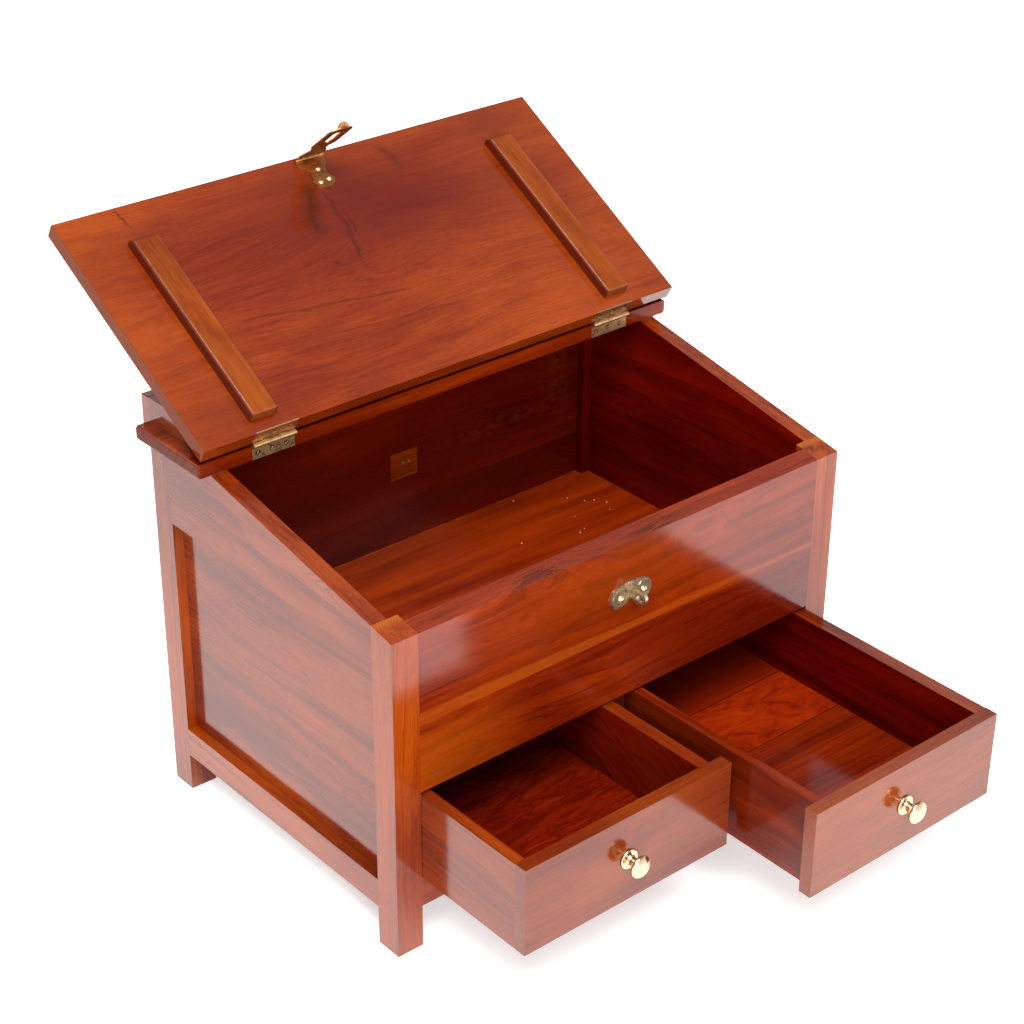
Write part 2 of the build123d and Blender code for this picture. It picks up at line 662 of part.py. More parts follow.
# ---------------------------------------------------------------------------
# Staple: a two-lobed plate on the front with a round eye standing out of its
# middle, and its two screws.
# ---------------------------------------------------------------------------
eye_y, eye_z = -11.6, 265.4        # centre of the eye's hole
eye_hole_r = 4.0
eye_r = 7.6
eye_w = 3.4
staple_thick = 1.3
face = Plane(origin=(0, y(0), 0), x_dir=(1, 0, 0), z_dir=(0, -1, 0))
with BuildPart() as staple:
    with BuildSketch(face):
        with BuildLine():
            b1 = ThreePointArc((-13.6, 255.6), (-23.4, 264.0), (-18.4, 275.2))
            b2 = ThreePointArc(b1 @ 1, (1.4, 279.0), (20.4, 274.4))
            b3 = ThreePointArc(b2 @ 1, (25.0, 263.6), (15.8, 255.6))
            b4 = Polyline(b3 @ 1, (8.2, 257.2), (5.2, 261.0), (-0.4, 261.0),
                          (-4.4, 257.2), b1 @ 0)
        make_face()
    extrude(amount=staple_thick)
    # pressed border round each lobe, clear of the fold between them
    with BuildSketch(face):
        with Locations((-11.6, staple_z + 1.6), (15.9, staple_z + 1.6)):
            Circle(8.6)
            Circle(7.3, mode=Mode.SUBTRACT)
        with Locations((2.0, staple_z + 1.6)):
            Rectangle(12.4, 22, mode=Mode.SUBTRACT)
    extrude(amount=staple_thick + 0.55)
    # raised ridge that carries the eye
    with BuildSketch(Plane.YZ.offset(staple_x - eye_w / 2)):
        with BuildLine():
            Polyline((y(-0.4), 276.0), (y(-3.4), 275.2), (y(-9.6), eye_z + 7.4),
                     (y(-9.6), eye_z - 7.4), (y(-3.6), 259.4), (y(-0.4), 261.4),
                     (y(-0.4), 276.0))
        make_face()
        with Locations((y(eye_y), eye_z)):
            Circle(eye_r)
    extrude(amount=eye_w)
    with BuildSketch(Plane.YZ.offset(staple_x - 5)):
        with Locations((y(eye_y), eye_z)):
            Circle(eye_hole_r)
    extrude(amount=10, mode=Mode.SUBTRACT)
    with BuildSketch(face):
        with Locations(*[(sx_, staple_z) for sx_ in staple_screw_x]):
            Circle(1.45)
    extrude(amount=3.0, mode=Mode.SUBTRACT)
keep(staple, "staple")

with BuildPart() as staple_screws:
    for sx_ in staple_screw_x:
        sec = Plane(origin=(sx_, y(-staple_thick), staple_z), x_dir=(1, 0, 0),
                    z_dir=(0, 0, 1))
        with BuildSketch(sec):
            with BuildLine():
                d1 = Line((0, -2.1), (0, 8.5))
                d2 = Polyline(d1 @ 1, (1.3, 8.5), (1.3, 0), (3.8, 0))
                dm = dome_mid(3.8, 2.1)
                d3 = ThreePointArc(d2 @ 1, (dm[0], -dm[1]), d1 @ 0)
            make_face()
        revolve(axis=Axis(sec.origin, (0, 1, 0)), revolution_arc=360)
        with BuildSketch(Plane(origin=(sx_, y(-staple_thick - 1.2), staple_z),
                               x_dir=(1, 0, 0), z_dir=(0, -1, 0))):
            Rectangle(9, 0.8, rotation=40 + 3 * sx_)
        extrude(amount=1.2, mode=Mode.SUBTRACT)
keep(staple_screws, "staple_screws")

# ---------------------------------------------------------------------------
# Drawers, standing open as far as they do at rest. Each is a front, two
# sides, a back and a bottom, and a turned knob. Depths below are counted from
# the drawer's own front face.
# ---------------------------------------------------------------------------
side_x = {
    # front, left side, right side
    "left": ((-232.4, -0.6), (-232.4, -221.4), (-27.0, -14.4)),
    "right": ((0.6, 232.4), (11.6, 21.0), (218.4, 232.4)),
}
knob_x = {"left": -118.7, "right": 115.0}
drawer_open = {"left": open_left, "right": open_right}
side_top = 158.4
bottom_z0, bottom_z1 = 78.6, 87.0
drawer_back_thick = 11.0

for side in ("left", "right"):
    (fx0, fx1), (lx0, lx1), (rx0, rx1) = side_x[side]
    y0 = y(-drawer_open[side])

    with BuildPart() as drawer_front:
        with BuildSketch(Plane.XY.offset(drawer_z0)):
            with Locations(((fx0 + fx1) / 2, y0 + drawer_front_thick / 2)):
                Rectangle(fx1 - fx0, drawer_front_thick)
        extrude(amount=drawer_z1 - drawer_z0)
        with Locations(Plane(origin=(knob_x[side], y0, knob_z),
                             x_dir=(1, 0, 0), z_dir=(0, -1, 0))):
            Hole(radius=2.1, depth=9.5)
    keep(drawer_front, "drawer_" + side + "_front")

    for which, x0, x1 in (("side_left", lx0, lx1), ("side_right", rx0, rx1)):
        with BuildPart() as drawer_side:
            with BuildSketch(Plane.XY.offset(drawer_z0)):
                with Locations(((x0 + x1) / 2,
                                y0 + (drawer_front_thick + drawer_len) / 2)):
                    Rectangle(x1 - x0, drawer_len - drawer_front_thick)
            extrude(amount=side_top - drawer_z0)
        keep(drawer_side, "drawer_" + side + "_" + which)

    with BuildPart() as drawer_back:
        with BuildSketch(Plane.XY.offset(drawer_z0)):
            with Locations(((lx1 + rx0) / 2,
                            y0 + drawer_len - drawer_back_thick / 2)):
                Rectangle(rx0 - lx1, drawer_back_thick)
        extrude(amount=side_top - drawer_z0)
    keep(drawer_back, "drawer_" + side + "_back")

    with BuildPart() as drawer_bottom:
        with BuildSketch(Plane.XY.offset(bottom_z0)):
            with Locations(((lx1 + rx0) / 2,
                            y0 + (drawer_front_thick + drawer_len
                                  - drawer_back_thick) / 2)):
                Rectangle(rx0 - lx1, drawer_len - drawer_back_thick
                          - drawer_front_thick)
        extrude(amount=bottom_z1 - bottom_z0)
    keep(drawer_bottom, "drawer_" + side + "_bottom")

    dome = dome_mid(9.6, 3.4)
    with BuildPart() as knob:
        sec = Plane(origin=(knob_x[side], y0, knob_z), x_dir=(1, 0, 0),
                    z_dir=(0, 0, 1))
        with BuildSketch(sec):
            with BuildLine():
                n1 = Polyline((0, 9.0), (2.0, 9.0), (2.0, 0.0), (8.6, 0.0))
                n2 = ThreePointArc(n1 @ 1, (9.3, -1.0), (8.4, -1.9))
                n3 = Polyline(n2 @ 1, (5.2, -2.6), (4.2, -4.6), (4.0, -8.0),
                              (5.4, -10.6), (8.8, -12.2))
                n4 = ThreePointArc(n3 @ 1, (10.4, -14.2), (9.6, -16.4))
                n5 = ThreePointArc(n4 @ 1, (dome[0], -16.4 - dome[1]),
                                   (0, -19.8))
                n6 = Line(n5 @ 1, n1 @ 0)
            make_face()
        revolve(axis=Axis(sec.origin, (0, 1, 0)), revolution_arc=360)
    keep(knob, "drawer_" + side + "_knob")
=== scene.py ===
import math
import random

import bpy
from mathutils import Matrix, Vector


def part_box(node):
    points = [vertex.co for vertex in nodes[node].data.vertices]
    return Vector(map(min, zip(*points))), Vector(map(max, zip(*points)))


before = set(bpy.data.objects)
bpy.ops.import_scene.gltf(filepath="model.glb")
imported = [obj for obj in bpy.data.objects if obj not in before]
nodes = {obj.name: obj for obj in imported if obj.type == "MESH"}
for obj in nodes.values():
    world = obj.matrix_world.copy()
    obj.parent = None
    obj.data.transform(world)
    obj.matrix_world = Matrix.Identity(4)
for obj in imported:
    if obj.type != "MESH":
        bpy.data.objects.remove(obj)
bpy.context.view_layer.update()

scene = bpy.context.scene
YF = -0.1123             # front face of the case, in the row frame

# ---------------------------------------------------------------------------
# Camera: three-quarter view from the left front, from above
# ---------------------------------------------------------------------------
right = Vector((0.7621672, -0.6473547, 0.0057449))
down = Vector((-0.3112921, -0.3742537, -0.8735167))
ahead = Vector((0.5676252, 0.6639775, -0.4867603))
cam_data = bpy.data.cameras.new("view")
cam_data.sensor_fit = "AUTO"
cam_data.sensor_width = 36.0
cam_data.lens = 79.95
cam_data.clip_start, cam_data.clip_end = 0.05, 50.0
cam = bpy.data.objects.new("view", cam_data)
scene.collection.objects.link(cam)
m = Matrix.Identity(4)
for row in range(3):
    m[row][0], m[row][1], m[row][2] = right[row], -down[row], -ahead[row]
m[0][3], m[1][3], m[2][3] = -1.17769, -1.21974 + YF, 1.28870
cam.matrix_world = m
scene.camera = cam

scene.view_settings.view_transform = "Standard"
scene.view_settings.look = "None"
scene.view_settings.exposure = 0.0
scene.view_settings.gamma = 1.0


# ---------------------------------------------------------------------------
# Node helpers
# ---------------------------------------------------------------------------
class Tree:
    """Thin helper round a material's node tree."""

    def __init__(self, name):
        self.mat = bpy.data.materials.new(name)
        self.mat.use_nodes = True
        self.nt = self.mat.node_tree
        self.nt.nodes.clear()
        self.out = self.nt.nodes.new("ShaderNodeOutputMaterial")
        self.bsdf = self.nt.nodes.new("ShaderNodeBsdfPrincipled")
        self.link(self.bsdf.outputs[0], self.out.inputs["Surface"])

    def link(self, a, b):
        self.nt.links.new(a, b)

    def put(self, socket, value):
        if isinstance(value, bpy.types.NodeSocket):
            self.link(value, socket)
        else:
            socket.default_value = value

    def math(self, op, a, b=0.0, c=0.0, clamp=False):
        n = self.nt.nodes.new("ShaderNodeMath")
        n.operation = op
        n.use_clamp = clamp
        self.put(n.inputs[0], a)
        self.put(n.inputs[1], b)
        self.put(n.inputs[2], c)
        return n.outputs[0]

    def vmath(self, op, a, b=None, scale=None):
        n = self.nt.nodes.new("ShaderNodeVectorMath")
        n.operation = op
        self.put(n.inputs[0], a)
        if b is not None:
            self.put(n.inputs[1], b)
        if scale is not None:
            self.put(n.inputs["Scale"], scale)
        return n.outputs["Value"] if op in ("LENGTH", "DOT_PRODUCT", "DISTANCE") else n.outputs["Vector"]

    def coords(self):
        return self.nt.nodes.new("ShaderNodeTexCoord").outputs["Object"]

    def split(self, v):
        n = self.nt.nodes.new("ShaderNodeSeparateXYZ")
        self.link(v, n.inputs[0])
        return n.outputs[0], n.outputs[1], n.outputs[2]

    def join(self, x, y, z):
        n = self.nt.nodes.new("ShaderNodeCombineXYZ")
        self.put(n.inputs[0], x)
        self.put(n.inputs[1], y)
        self.put(n.inputs[2], z)
        return n.outputs[0]

    def noise(self, v, scale=1.0, detail=3.0, rough=0.5, distortion=0.0):
        n = self.nt.nodes.new("ShaderNodeTexNoise")
        self.put(n.inputs["Vector"], v)
        n.inputs["Scale"].default_value = scale
        n.inputs["Detail"].default_value = detail
        n.inputs["Roughness"].default_value = rough
        n.inputs["Distortion"].default_value = distortion
        return n.outputs["Fac"]

    def ramp(self, fac, stops, ease="LINEAR"):
        n = self.nt.nodes.new("ShaderNodeValToRGB")
        n.color_ramp.interpolation = ease
        els = n.color_ramp.elements
        while len(els) > len(stops):
            els.remove(els[-1])
        while len(els) < len(stops):
            els.new(0.5)
        for e, (p, c) in zip(els, stops):
            e.position = p
            e.color = (c, c, c, 1) if isinstance(c, (int, float)) else (*c, 1)
        self.put(n.inputs[0], fac)
        return n.outputs[0]

    def mix(self, fac, a, b, how="MIX"):
        n = self.nt.nodes.new("ShaderNodeMix")
        n.data_type = "RGBA"
        n.blend_type = how
        n.clamp_factor = True
        self.put(n.inputs[0], fac)
        for s, v in ((n.inputs[6], a), (n.inputs[7], b)):
            self.put(s, v if isinstance(v, bpy.types.NodeSocket) else (*v, 1))
        return n.outputs[2]

    def band(self, v, lo, hi, soft):
        """1 between lo and hi, falling to 0 over soft on each side."""
        a = self.math("MULTIPLY_ADD", v, 1.0 / soft, -lo / soft + 0.5, clamp=True)
        b = self.math("MULTIPLY_ADD", v, -1.0 / soft, hi / soft + 0.5, clamp=True)
        return self.math("MULTIPLY", a, b)

    def bump(self, height, strength, distance):
        n = self.nt.nodes.new("ShaderNodeBump")
        n.inputs["Strength"].default_value = strength
        n.inputs["Distance"].default_value = distance
        self.link(height, n.inputs["Height"])
        return n.outputs[0]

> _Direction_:
Transcribe, word for word, every line from the line with "dome = dome_mid(9.6, 3.4)" to the line with "bpy.context.view_layer.update()", inclusive, and output nothing else.

> _Task solution_:
    dome = dome_mid(9.6, 3.4)
    with BuildPart() as knob:
        sec = Plane(origin=(knob_x[side], y0, knob_z), x_dir=(1, 0, 0),
                    z_dir=(0, 0, 1))
        with BuildSketch(sec):
            with BuildLine():
                n1 = Polyline((0, 9.0), (2.0, 9.0), (2.0, 0.0), (8.6, 0.0))
                n2 = ThreePointArc(n1 @ 1, (9.3, -1.0), (8.4, -1.9))
                n3 = Polyline(n2 @ 1, (5.2, -2.6), (4.2, -4.6), (4.0, -8.0),
                              (5.4, -10.6), (8.8, -12.2))
                n4 = ThreePointArc(n3 @ 1, (10.4, -14.2), (9.6, -16.4))
                n5 = ThreePointArc(n4 @ 1, (dome[0], -16.4 - dome[1]),
                                   (0, -19.8))
                n6 = Line(n5 @ 1, n1 @ 0)
            make_face()
        revolve(axis=Axis(sec.origin, (0, 1, 0)), revolution_arc=360)
    keep(knob, "drawer_" + side + "_knob")
=== scene.py ===
import math
import random

import bpy
from mathutils import Matrix, Vector


def part_box(node):
    points = [vertex.co for vertex in nodes[node].data.vertices]
    return Vector(map(min, zip(*points))), Vector(map(max, zip(*points)))


before = set(bpy.data.objects)
bpy.ops.import_scene.gltf(filepath="model.glb")
imported = [obj for obj in bpy.data.objects if obj not in before]
nodes = {obj.name: obj for obj in imported if obj.type == "MESH"}
for obj in nodes.values():
    world = obj.matrix_world.copy()
    obj.parent = None
    obj.data.transform(world)
    obj.matrix_world = Matrix.Identity(4)
for obj in imported:
    if obj.type != "MESH":
        bpy.data.objects.remove(obj)
bpy.context.view_layer.update()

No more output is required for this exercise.